Thompson, 52, is an artist with several distinct facets to his career. He began at 17 as the guitarist for British folk-rock outfit Fairport Convention, before moving on to a solo career rooted in European folk. From there, he began a much-heralded period with his then wife Linda, resulting in torrid classics like "I Want to See the Bright Lights" and "Shoot out the Lights."

His solo career picks up again in 1983 in the wake of their bitter divorce and finds him moving in and out of harder-rocking ("Daring Adventures") and more-introspective modes ("You? Me? Us?").

Although the situations have changed, with Thompson the quality has generally been consistent, and the Capitol years are flush with great material from "1952 Vincent Black Lightning," a colorful story of a biker on his deathbed, to "Cold Kisses," a vivid tale of jealousy, to "I Feel So Good," a feisty rocker about an ex-con let loose on the town.
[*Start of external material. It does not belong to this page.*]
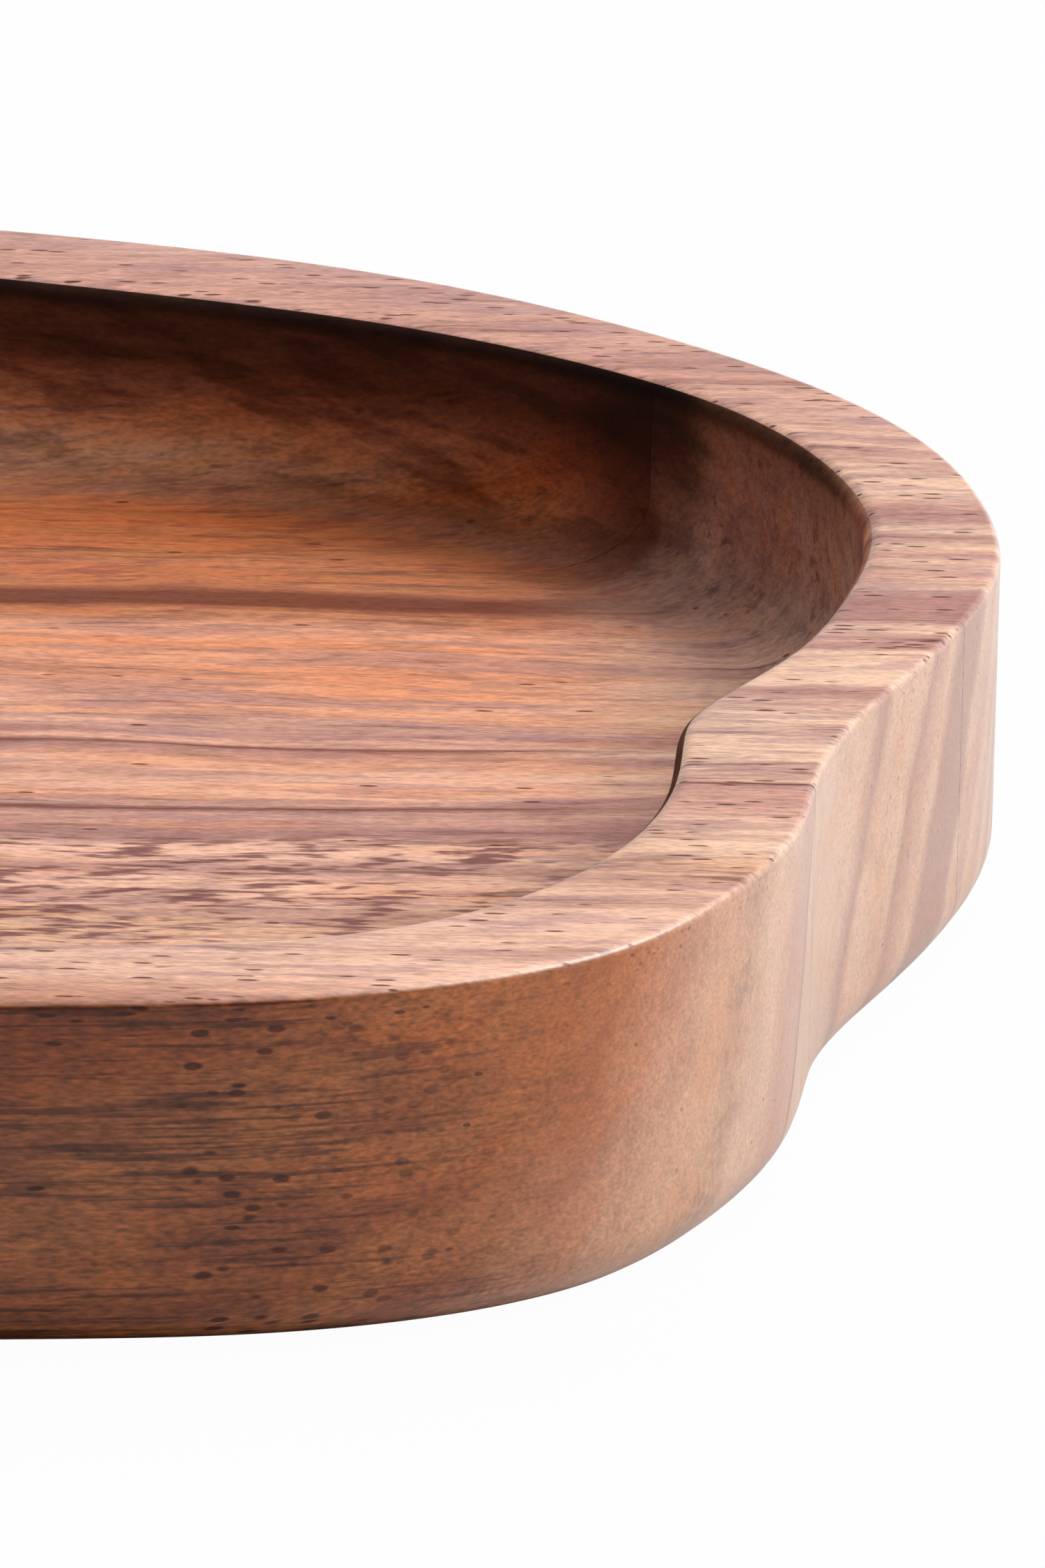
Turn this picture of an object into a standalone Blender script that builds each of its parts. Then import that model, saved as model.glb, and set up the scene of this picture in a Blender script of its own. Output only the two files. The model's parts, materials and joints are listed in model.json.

Thompson says the collection forced to him to look back and assess a decade-plus of his work.

"Well, I didn't want to, but I suppose I had to. And I suppose it's a slightly imposed time period. This wasn't my 'blue period' or anything," he says, referring to Picasso. "It doesn't have a musical meaning as a period. It's interesting to look at 10 years and think, 'Well, I wrote some pretty good songs. How could I allow myself to write those three songs? Was this a wasted 10 years?' You ask yourself questions, but I'm fairly pleased with the output."
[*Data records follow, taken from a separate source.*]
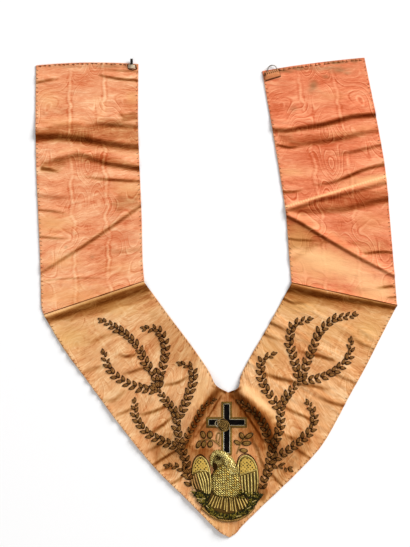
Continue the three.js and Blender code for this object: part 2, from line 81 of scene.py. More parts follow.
def makeStudio():
    middle = toFrame([(layout["viewWidth"] / 2, layout["viewHeight"] / 2)])[0]
    reach = layout["viewHeight"] * mm * studio["lens"] / studio["sensor"]
    cameraData = bpy.data.cameras.new("camera")
    cameraData.lens = studio["lens"]
    cameraData.sensor_width = studio["sensor"]
    cameraData.clip_start = studio["clipStart"]
    camera = addObject("camera", cameraData)
    camera.location = (middle[0], middle[1], reach + studio["aimHeight"])
    scene.camera = camera

    half = studio["floorSize"] / 2
    corners = [(-half, -half, 0), (half, -half, 0), (half, half, 0), (-half, half, 0)]
    floorMesh = bpy.data.meshes.new("floor")
    floorMesh.from_pydata(corners, [], [(0, 1, 2, 3)])
    floor = addObject("floor", floorMesh)
    floor.location.z = -studio["floorDrop"]
    paper, _, shader = newMaterial("palePaper")
    setPlain(shader, {
        "Base Color": (*studio["floorColour"], 1), "Roughness": studio["floorRough"],
        "Specular IOR Level": studio["floorGloss"],
    })
    floorMesh.materials.append(paper)

    for name in ("key", "fill"):
        lightData = bpy.data.lights.new(name, "AREA")
        lightData.size = studio[name + "Size"]
        lightData.energy = studio[name + "Power"]
        light = addObject(name, lightData)
        light.location = studio[name + "From"]
        light.rotation_euler = (-Vector(studio[name + "From"])).to_track_quat("-Z", "Y").to_euler()

    world = bpy.data.worlds.new("sky")
    world.use_nodes = True
    light = {"Color": (*studio["skyColour"], 1), "Strength": studio["skyStrength"]}
    setPlain(world.node_tree.nodes["Background"], light)
    scene.world = world
    scene.view_settings.view_transform = "Standard"
    print("studio made")


# Shader helpers
def fill(tree, socket, value):
    if isinstance(value, bpy.types.NodeSocket):
        tree.links.new(value, socket)
    else:
        socket.default_value = value


def addNode(tree, kind, inputs=None, **settings):
    made = tree.nodes.new(kind)
    for key, value in settings.items():
        setattr(made, key, value)
    for key, value in (inputs or {}).items():
        fill(tree, made.inputs[key], value)
    return made


def calc(tree, operation, first, second=0.0, third=0.0):
    return addNode(tree, "ShaderNodeMath", {0: first, 1: second, 2: third}, operation=operation).outputs[0]


def combine(tree, x, y, z):
    return addNode(tree, "ShaderNodeCombineXYZ", {0: x, 1: y, 2: z}).outputs[0]


def remap(tree, value, low, high, toLow=0.0, toHigh=1.0):
    inputs = {"Value": value, "From Min": low, "From Max": high, "To Min": toLow, "To Max": toHigh}
    return addNode(tree, "ShaderNodeMapRange", inputs, interpolation_type="SMOOTHSTEP").outputs["Result"]


def noiseAt(tree, vector, scale, detail=2.0, roughness=0.5):
    inputs = {"Vector": vector, "Scale": scale, "Detail": detail, "Roughness": roughness}
    return addNode(tree, "ShaderNodeTexNoise", inputs).outputs["Fac"]


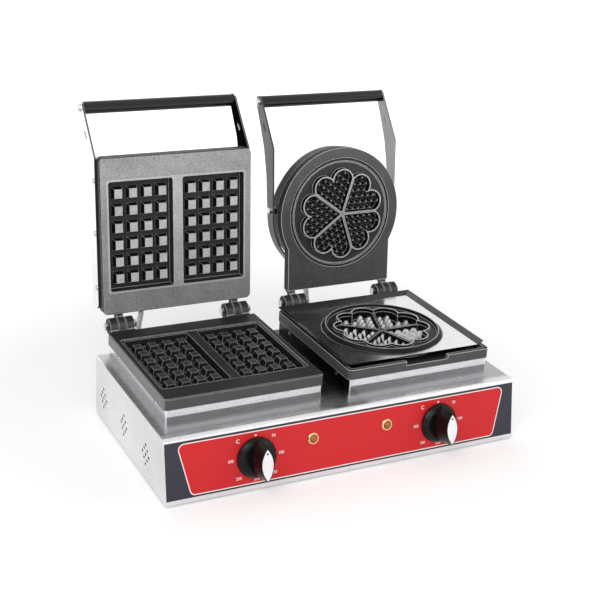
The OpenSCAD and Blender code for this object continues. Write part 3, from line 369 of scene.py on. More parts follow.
def sheet_gloss(name, colour, roughness):
    """Bright rolled steel with faint clouds and hairline scratches."""
    mat = finish(name, colour, roughness, metallic=1.0)
    cloud = noise(mat, 22, detail=5)
    scratch = noise(mat, 900, stretch=(0.05, 1, 1), detail=1)
    feed(mat, "Roughness", spread(mat, cloud, roughness * 0.75, roughness * 1.4))
    feed(mat, "Base Color", blend_colours(mat, cloud, scaled(colour, 0.94), scaled(colour, 1.04)))
    bump(mat, scratch, 0.05, 0.05 * MM)
    return mat


def dotted(mat, socket, other):
    """Dot product of a vector socket with a vector or with another socket."""
    node = add(mat, "ShaderNodeVectorMath", operation="DOT_PRODUCT")
    link(mat, socket, node.inputs[0])
    if isinstance(other, Vector):
        node.inputs[1].default_value = other
    else:
        link(mat, other, node.inputs[1])
    return node.outputs["Value"]


def both(mat, *masks):
    """Product of masks."""
    result = masks[0]
    for mask in masks[1:]:
        times = add(mat, "ShaderNodeMath", operation="MULTIPLY")
        link(mat, result, times.inputs[0])
        link(mat, mask, times.inputs[1])
        result = times.outputs["Value"]
    return result


def facing(mat, node_name, direction, start=0.90, end=0.97):
    """1 where the piece's surface faces a direction given at rest, else 0."""
    local = NODES[node_name].matrix_world.to_3x3().inverted() @ Vector(direction)
    where = add(mat, "ShaderNodeTexCoord")
    turn = dotted(mat, where.outputs["Normal"], local.normalized())
    return spread(mat, turn, 0.0, 1.0, start, end)


def along(mat, node_name, direction, start, end, origin=(0, 0, 0)):
    """0..1 as a point moves from start to end metres along a direction at rest from an origin."""
    world = NODES[node_name].matrix_world
    way = Vector(direction).normalized()
    shift = way.dot(world.translation - Vector(origin))
    where = add(mat, "ShaderNodeTexCoord")
    reach = dotted(mat, where.outputs["Object"], world.to_3x3().transposed() @ way)
    return spread(mat, reach, 0.0, 1.0, start - shift, end - shift)


def within(mat, node_name, blur, edges):
    """1 past all edges, each given at rest as (direction, distance), with a soft border."""
    return both(mat, *(along(mat, node_name, way, start, start + blur) for way, start in edges))


def edge_mask(mat, radius):
    """1 near sharp edges, from how far a rounded normal leans away from the plain one."""
    rounded = add(mat, "ShaderNodeBevel", samples=6)
    rounded.inputs["Radius"].default_value = radius
    plain = add(mat, "ShaderNodeNewGeometry")
    away = add(mat, "ShaderNodeMath", operation="SUBTRACT")
    away.inputs[0].default_value = 1.0
    link(mat, dotted(mat, rounded.outputs["Normal"], plain.outputs["Normal"]), away.inputs[1])
    return spread(mat, away.outputs["Value"], 0.0, 1.0, *EDGE_LEAN)


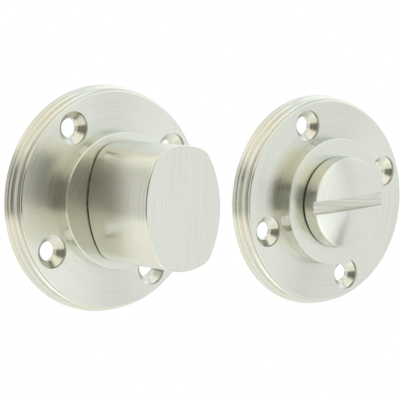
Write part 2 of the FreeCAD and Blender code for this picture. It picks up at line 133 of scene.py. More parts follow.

As he shops for a label, probably steering clear of another major, Thompson is out on tour with just his guitar playing a funky mix of theaters, churches, festivals, school auditoriums and even a zoo or two.

"It's a tour of strange buildings. That's interesting, isn't it? Some of the zoos turn out to be really good, actually," Thompson says brightly. "It's always strange in a church. I always feel slightly that I have to be careful what I say. I have to be nonblasphemous, a bit like having your mother in the audience."

Thompson's set list covers the highlights of his career, right on up to the most recent songs, like the unreleased humorous assault on Kenny G called "I Agree with Pat Metheny." What made him venture into a jazz cat fight?

"Disgust, I think. It's a very driven emotion, disgust," he says. "On Pat Metheny's Web site, there's a lot of controversy about Kenny G: The fact that he overdubs himself on a record by the late Louis Armstrong was considered by a lot of musicians as the final straw, so I wrote a song that was a public service, actually."

These duets from the beyond, he says, "always makes me cringe. I'm not sure it can ever work. Even in the same family -- Hank Williams Jr. on a Hank Williams record, Natalie Cole on a Nat King Cole -- even those are kind of horrible, but at least they're family, at least for them it has an emotional meaning, even if for the public it's kind of disgusting. But to equate yourself with one of the giant figures of 20th century music is just hideous."

Thompson, who is unlikely to try any such stunts, has now been putting out records steadily for 30 years, not counting his time with Fairport Convention. And he continues to be as prolific as ever.

Asked how some artists are only good for a few records and others go on for decades, Thompson says, "Both kinds of curves, if you like, should be expected. Some people are only creative at certain times in their life. Sometimes it's when people are young, sometimes when people are miserable. Other artists can be more consistent. I'm not saying there's any advantage to either. Some people have an incredible burst in their life and then burn out, but what they produce is just stellar."

In pop music, he says, the assumption has always been that the most dynamic stuff will come from the young. He sees that changing as the music becomes more and more multigenerational.

"You wouldn't expect a novelist to get interesting until they were 35 or 40 years old and you wouldn't expect them to stop being interesting until they were 80," he says. "Filmmakers, the same thing. A painter, how bad was Picasso at 50 years old? I think it's just a matter of perception. If there are those around still attempting to do it, it's a laudable thing. We should be encouraged rather than put out to grave -- as long as it's interesting and valid and creative."

Thompson, for one, would seem to have all three covered.